Early Photographic Studios
The date on this photo is April 1915 and the address given for Geo. Whitfield is 29 Snow Hill. The vignetting of all the Dudley Road photos in my collection, and the style of the studio furniture in the Snow Hill photo, suggests that he moved from Dudley Road to Snow Hill, rather than vice versa.
H. J. Whitlock & Sons Ltd.
Whenever this firm came into existence, it certainly continued to 1927 as a photo by them, of that date, has been found thanks to the assiduous searching of the late Reg Aston.
In all there are 193 people in the photo. It seems to have been achieved by photographing each man individually (or perhaps in small groups), making a print of each, painstakingly cutting round each figure, meticulously assembling them together and then re-photographing the montage.

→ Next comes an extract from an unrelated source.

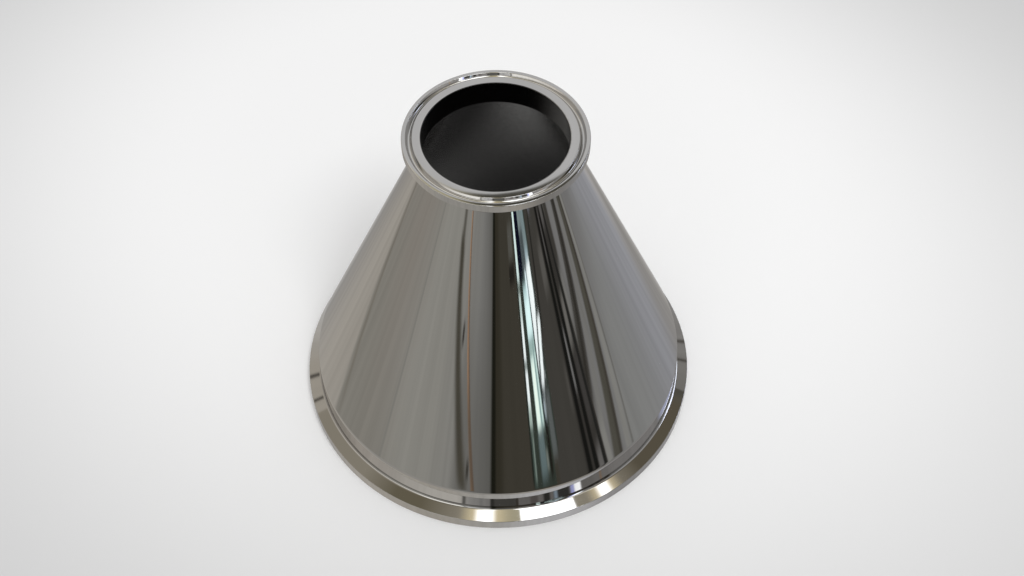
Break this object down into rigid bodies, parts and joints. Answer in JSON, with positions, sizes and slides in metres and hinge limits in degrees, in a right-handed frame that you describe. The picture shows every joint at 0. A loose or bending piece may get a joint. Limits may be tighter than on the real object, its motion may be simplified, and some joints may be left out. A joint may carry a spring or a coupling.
{
  "type": "concentric pipe reducer",
  "caption": "Polished steel concentric reducer: an open cone joins a large and a small sanitary pipe, with a grooved, bevel-backed clamp flange at each end.",
  "frame": {"origin": "centre of the large flange's face, where the fitting stands", "axes": "+Z along the passage's axis, from the large end to the small end; X and Y lie in the large flange's face and are interchangeable"},
  "size_m": [0.2174, 0.2174, 0.187],
  "materials": {
    "polished_steel": "mirror-polished stainless steel, inside and out"
  },
  "bodies": {
    "root": {"reducer_body": "polished_steel"}
  },
  "joints": []
}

The result is a remarkable technical feat (as well as a remarkable record of all the industrial and commercial men of the time).
The information on the photo also enables us to determine the previously unclear sequence at 63 Darlington Street: first, Mrs. Williams, then Whitlock Brothers, then H. J. Whitlock and Sons Ltd.
Many H. J. Whitlock photos of local personalities appear in the Red Books and in official publications. The firm seems to have carried on from Mrs. Williams as the leading studio of the time. And note that Rejlander had his studio in Darlington Street, as did Bennett Clark (though both were at different street numbers); the road must have had magnetic attraction for the town's leading photographers.
March 2006: I am grateful to Marie Fellows who tells me: "Sarah Williams was born in Oakengates, Shropshire, in 1841. As she married a Thomas Williams she kept her maiden name. Sarah and Thomas had a daughter named Frances Mary. Sarah was widowed and the last information I have was that she lived at The Cottage, Hagley, nr. Stourbridge. (Sarah had a brother, William Henry, who was my husband's grandfather)".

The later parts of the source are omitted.